Aus dem Gerichtssaal zu Äußerungs- und Bildnisverfahren
Autor: Rolf Schälike
BGH Urteile
Bildnis (Schauspieler in seiner Rolle)
BGHR Zivilsachen>Bundesrecht>K>KUG>§ 22>Bildnis
KUG § 22
Bildnis Schauspieler in seiner Rolle
BGH, Urt. v. 1. Dezember 1999 – I ZR 226/97
Entgegen der Ansicht der Beklagten handelt es sich bei dieser Fotografie um ein Bildnis von Marlene Dietrich (vgl. dazu bei BGHR KUG § 22 - Bildnis 5).

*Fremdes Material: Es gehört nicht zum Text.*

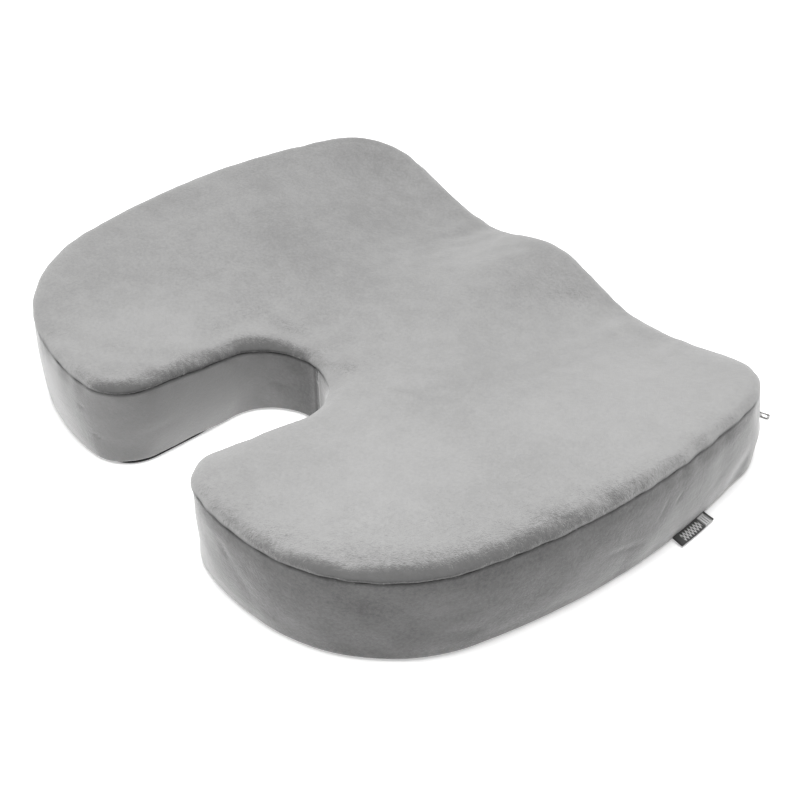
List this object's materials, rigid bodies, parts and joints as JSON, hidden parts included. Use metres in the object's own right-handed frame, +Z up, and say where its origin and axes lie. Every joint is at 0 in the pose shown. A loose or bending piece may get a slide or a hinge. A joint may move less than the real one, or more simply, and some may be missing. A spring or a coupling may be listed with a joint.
{
  "type": "seat cushion",
  "caption": "Contoured foam seat cushion with a U-shaped tailbone cut-out, in a zipped velour cover with a thigh-grooved front edge and a side label.",
  "frame": {"origin": "middle of the flat underside, on the surface that the cushion lies on", "axes": "+X to the sitter's right, +Y to the front edge with the thigh grooves and the zip, +Z up from the seat; the cut-out opens towards -Y"},
  "size_m": [0.4583, 0.3625, 0.0699],
  "materials": {
    "velour": "matte",
    "base_fabric": "matte",
    "foam": "matte",
    "thread": "matte",
    "zip_tape": "matte",
    "zip_coil": "satin",
    "zip_metal": "satin",
    "label": "matte"
  },
  "bodies": {
    "cushion": {"foam_core": "foam", "cover_top_panel": "velour", "boxing_left": "velour", "boxing_right": "velour", "boxing_front_upper": "velour", "boxing_front_lower": "velour", "base_panel": "base_fabric", "top_seam_thread": "thread", "base_seam_thread": "thread", "slot_seam_thread": "thread", "front_left_seam_thread": "thread", "front_right_seam_thread": "thread", "zip_thread_upper": "thread", "zip_thread_lower": "thread", "zip_tape_upper": "zip_tape", "zip_tape_lower": "zip_tape", "zip_coil_upper": "zip_coil", "zip_coil_lower": "zip_coil", "zip_closed_stop_upper": "zip_metal", "zip_closed_stop_lower": "zip_metal", "zip_open_stop": "zip_metal", "side_label": "label"},
    "zip_slider": {"zip_slider_body": "zip_metal"},
    "zip_pull": {"zip_pull_tab": "zip_metal"}
  },
  "joints": [
    {"name": "zip_slide", "type": "slide", "parent": "cushion", "child": "zip_slider", "axis": [-1, 0, 0], "range_m": [0, 0.326]},
    {"name": "zip_pull_swing", "type": "hinge", "parent": "zip_slider", "child": "zip_pull", "pos_m": [0.17, 0.1771, 0.0115], "axis": [0, 0, 1], "range_deg": [-18, 162]}
  ]
}
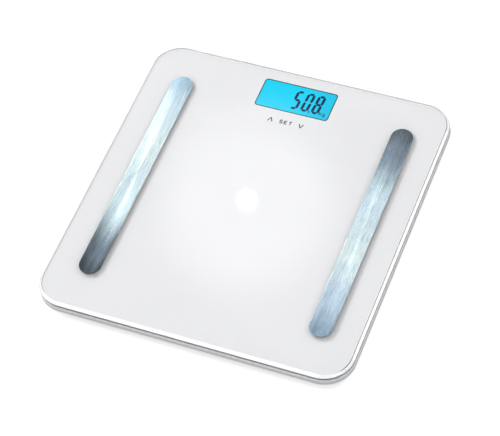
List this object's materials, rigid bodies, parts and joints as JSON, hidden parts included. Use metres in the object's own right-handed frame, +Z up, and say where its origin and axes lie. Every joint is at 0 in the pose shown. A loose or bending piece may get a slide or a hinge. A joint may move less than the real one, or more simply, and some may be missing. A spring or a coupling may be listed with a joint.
{
  "type": "digital bathroom scale",
  "caption": "Low square-cornered platform scale with a white-backed glass top, lit display, touch keys, steel foot electrodes and load-cell feet under a tray base.",
  "frame": {"origin": "on the floor, below the middle of the platform", "axes": "+Z up, +Y toward the display edge, +X to the right of a person who stands on it and faces the display"},
  "size_m": [0.3, 0.314, 0.0236],
  "materials": {
    "clear_glass": "clear toughened glass, polished bevelled edge",
    "white_print": "white ceramic screen print behind the glass",
    "border_print": "dark teal line round the display window",
    "grey_print": "dark grey screen-printed key marks",
    "foam_tape": "white double-sided acrylic foam",
    "brushed_stainless": "stainless steel brushed along its length",
    "nylon": "natural nylon washer",
    "tinned_brass": "tin plated",
    "steel_nut": "zinc-plated steel",
    "white_abs": "white moulded ABS, satin gloss",
    "grey_abs": "grey moulded ABS",
    "black_abs": "black moulded ABS",
    "silicone": "white silicone sealant",
    "zinc_screw": "zinc-plated self-tapping screw",
    "pcb_laminate": "green solder mask",
    "black_epoxy": "moulded epoxy",
    "ivory_nylon": "ivory nylon plug",
    "spring_steel": "plated spring wire",
    "lcd_lit": "backlit cyan liquid-crystal panel, emissive",
    "lcd_ink": "dark liquid-crystal segments",
    "light_guide": "acrylic light guide",
    "battery_jacket": "plain printed jacket on a steel can",
    "nickel_plate": "nickel-plated contact",
    "wire_pvc": "PVC insulated wire",
    "label_paper": "printed foil label without wording",
    "pad_rubber": "grey non-slip rubber",
    "cell_steel": "stamped alloy steel load cell"
  },
  "bodies": {
    "platform_and_base": {"base_housing": "white_abs", "glass_platform": "clear_glass", "glass_back_print": "white_print", "display_border": "border_print", "key_marks": "grey_print", "mounting_tape": "foam_tape", "electrode_left": "brushed_stainless", "electrode_right": "brushed_stainless", "electrode_washers": "nylon", "ring_terminals": "tinned_brass", "electrode_nuts": "steel_nut", "gauge_seals": "silicone", "carrier_screws": "zinc_screw", "main_pcb": "pcb_laminate", "pcb_screws": "zinc_screw", "control_chip": "black_epoxy", "pcb_components": "black_epoxy", "wire_connectors": "ivory_nylon", "tact_switch": "black_epoxy", "touch_springs": "spring_steel", "lcd_panel": "lcd_lit", "lcd_segments": "lcd_ink", "lcd_backlight": "light_guide", "lcd_frame": "black_abs", "lcd_pins": "tinned_brass", "battery_cells": "battery_jacket", "battery_contacts": "nickel_plate", "battery_springs": "nickel_plate", "load_cell_wires": "wire_pvc", "electrode_wires": "wire_pvc", "battery_wires": "wire_pvc", "rating_label": "label_paper", "load_cell_front_left": "cell_steel", "load_cell_front_right": "cell_steel", "load_cell_back_left": "cell_steel", "load_cell_back_right": "cell_steel", "cell_carrier_front_left": "grey_abs", "cell_carrier_front_right": "grey_abs", "cell_carrier_back_left": "grey_abs", "cell_carrier_back_right": "grey_abs"},
    "battery_door": {"battery_door": "white_abs"},
    "unit_button": {"unit_button": "grey_abs"},
    "foot_front_left": {"foot_cap_front_left": "white_abs", "foot_pad_front_left": "pad_rubber"},
    "foot_front_right": {"foot_cap_front_right": "white_abs", "foot_pad_front_right": "pad_rubber"},
    "foot_back_left": {"foot_cap_back_left": "white_abs", "foot_pad_back_left": "pad_rubber"},
    "foot_back_right": {"foot_cap_back_right": "white_abs", "foot_pad_back_right": "pad_rubber"}
  },
  "joints": [
    {"name": "foot_drop_front_left", "type": "slide", "parent": "platform_and_base", "child": "foot_front_left", "axis": [0, 0, -1], "range_m": [0, 0.0006]},
    {"name": "foot_drop_front_right", "type": "slide", "parent": "platform_and_base", "child": "foot_front_right", "axis": [0, 0, -1], "range_m": [0, 0.0006]},
    {"name": "foot_drop_back_left", "type": "slide", "parent": "platform_and_base", "child": "foot_back_left", "axis": [0, 0, -1], "range_m": [0, 0.0006]},
    {"name": "foot_drop_back_right", "type": "slide", "parent": "platform_and_base", "child": "foot_back_right", "axis": [0, 0, -1], "range_m": [0, 0.0006]},
    {"name": "battery_door_hinge", "type": "hinge", "parent": "platform_and_base", "child": "battery_door", "pos_m": [0, 0.0175, 0.0055], "axis": [-1, 0, 0], "range_deg": [0, 90]},
    {"name": "unit_button_press", "type": "slide", "parent": "platform_and_base", "child": "unit_button", "axis": [0, 0, 1], "range_m": [0, 0.0008], "stiffness_N_per_m": 600}
  ]
}
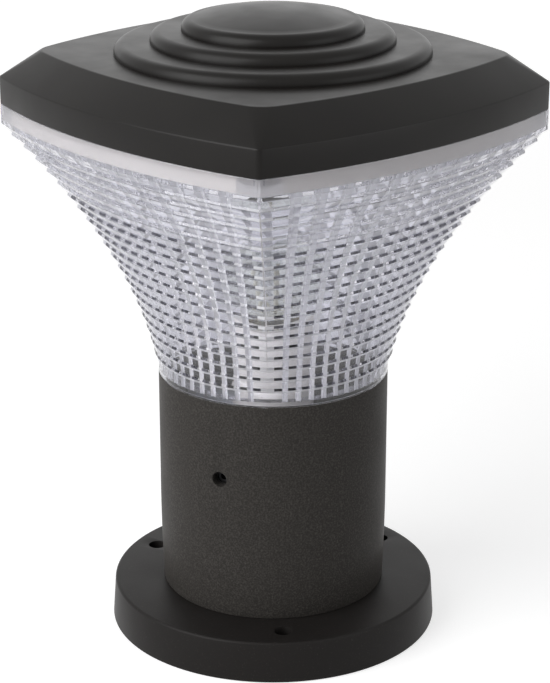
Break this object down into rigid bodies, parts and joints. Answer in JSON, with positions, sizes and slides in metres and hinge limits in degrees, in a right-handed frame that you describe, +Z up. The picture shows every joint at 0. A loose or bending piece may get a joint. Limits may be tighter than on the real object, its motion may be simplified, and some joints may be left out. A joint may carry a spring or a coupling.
{
  "type": "pillar light",
  "caption": "Outdoor pillar light: round flange and neck, clear prismatic lens flaring from round to a bowed square, flat cap with stepped dome.",
  "frame": {"origin": "centre of the base's underside, on the surface it stands on", "axes": "+Z up along the light's axis; the bowed sides of the cap face +X, -X, +Y and -Y"},
  "size_m": [0.191, 0.191, 0.28],
  "materials": {
    "base_coat": "satin black powder coat",
    "neck_coat": "fine-texture black powder coat",
    "spigot_metal": "black anodised",
    "cap_plastic": "satin black moulding",
    "clear_lens": "clear polycarbonate",
    "white_plastic": "white moulding",
    "seal_rubber": "black rubber",
    "steel": "zinc plated",
    "dark_steel": "black oxide",
    "brass": "plain",
    "nickel": "nickel plated",
    "porcelain": "white glaze",
    "terminal_plastic": "natural nylon",
    "live_insulation": "brown",
    "neutral_insulation": "blue",
    "earth_insulation": "green",
    "bulb_glass": "clear glass",
    "dark_glass": "dark glass",
    "filament_coat": "phosphor coating"
  },
  "bodies": {
    "base": {"base_flange": "base_coat", "base_gasket": "seal_rubber", "cable_grommet": "seal_rubber", "spigot": "spigot_metal", "spigot_screws": "steel", "spigot_seal": "seal_rubber", "lampholder_bracket": "steel", "bracket_screws": "steel", "holder_body": "porcelain", "holder_shell": "brass", "holder_contact": "brass", "holder_screws": "steel", "terminal_block": "terminal_plastic", "terminal_screws": "brass", "terminal_fixing_screw": "steel", "earth_lug": "steel", "earth_screw": "brass", "live_lead": "live_insulation", "neutral_lead": "neutral_insulation", "earth_lead": "earth_insulation"},
    "head": {"neck_tube": "neck_coat", "lens": "clear_lens", "neck_seal": "seal_rubber", "cap": "cap_plastic", "cap_seal": "seal_rubber", "cap_screws": "steel", "reflector": "white_plastic", "reflector_screws": "steel"},
    "bulb": {"bulb_glass": "bulb_glass", "bulb_stem": "bulb_glass", "bulb_filaments": "filament_coat", "bulb_cap": "nickel", "bulb_insulator": "dark_glass", "bulb_contact": "brass"},
    "set_screw_1": {"set_screw_1": "dark_steel"},
    "set_screw_2": {"set_screw_2": "dark_steel"},
    "set_screw_3": {"set_screw_3": "dark_steel"}
  },
  "joints": [
    {"name": "head_lift", "type": "slide", "parent": "base", "child": "head", "axis": [0, 0, 1], "range_m": [0, 0.19]},
    {"name": "bulb_unscrew", "type": "slide", "parent": "base", "child": "bulb", "axis": [0, 0, 1], "range_m": [0, 0.025]},
    {"name": "set_screw_1_travel", "type": "slide", "parent": "base", "child": "set_screw_1", "axis": [0.3502, -0.9367, 0], "range_m": [0, 0.0035]},
    {"name": "set_screw_2_travel", "type": "slide", "parent": "base", "child": "set_screw_2", "axis": [0.6361, 0.7716, 0], "range_m": [0, 0.0035]},
    {"name": "set_screw_3_travel", "type": "slide", "parent": "base", "child": "set_screw_3", "axis": [-0.9863, 0.165, 0], "range_m": [0, 0.0035]}
  ]
}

Ein Bildnis i.S. von § 22 Satz 1 KUG ist die Darstellung einer Person, die deren äußere Erscheinung in einer für Dritte erkennbaren Weise wiedergibt (BGH, Urt. v. 9.6.1965 - Ib ZR 126/63, GRUR 1966, 102 - Spielgefährtin I, m.w.N.). Die Erkennbarkeit für Dritte entscheidet darüber, als wessen Bildnis eine Personendarstellung anzusehen ist: Die Abbildung eines Schauspielers in seiner Rolle ist als Bildnis des Schauspielers anzusehen, wenn er noch eigenpersönlich in Erscheinung tritt, d.h. erkennbar und identifizierbar bleibt (vgl. BGH, Urt. v. 17.11.1960 - I ZR 87/59, GRUR 1961, 138, 139 - Familie Schölermann; anders noch RGZ 103, 319, 320 f. - Astra Nielsen), oder wenn er durch die für ihn bekannte Aufmachung erkennbar wird (v. Gamm, UrhG, Einf. Rdn. 104 m.w.N.). Die Abbildung des Doppelgängers einer berühmten Person ist als Bildnis der berühmten Person anzusehen, wenn der Eindruck erweckt wird, bei dem Doppelgänger handele es sich um die berühmte Person selbst (vgl. KG JW 1928, 363, 364 - Piscator; daran anschließend BGHZ 26, 52, 67 - Sherlock Holmes; Schricker/Gerstenberg/Götting, Urheberrecht, 2. Aufl., § 60/§ 22 KUG Rdn. 5 und 10; anders Pietzko, AfP 1988, 209, 214 f.; Freitag, GRUR 1994, 345, 346; differenzierend J. Helle, Besondere Persönlichkeitsrechte im Privatrecht, 1991, S. 98 ff.). Dabei ist nicht von Bedeutung, auf welchen Merkmalen des äußeren Erscheinungsbildes die Erkennbarkeit beruht. Diese muß sich nicht aus den Gesichtszügen, sondern kann sich auch aus anderen, die betreffende Person kennzeichnenden Einzelheiten ergeben (vgl. BGH, Urt. v. 26.6.1979 - VI ZR 108/78, GRUR 1979, 732, 733 = NJW 1979, 2205 - Fußballtor). Entgegen der Ansicht der Beklagten kommt es daher nicht darauf an, ob sich die auf dem Werbefoto abgebildete Person in ihren Gesichtszügen von Marlene Dietrich unterscheidet und ob die Szene nicht die Person Marlene Dietrichs, sondern den Film »Der blaue Engel« symbolisieren soll. Entscheidend ist, daß die abgebildete Person erkennbar das äußere Erscheinungsbild Marlene Dietrichs in der von ihr in dem Film »Der blaue Engel« gespielten Rolle nachahmt. Denn damit wird der Eindruck erweckt, es handele sich um eine Abbildung Marlene Dietrichs in dieser Rolle.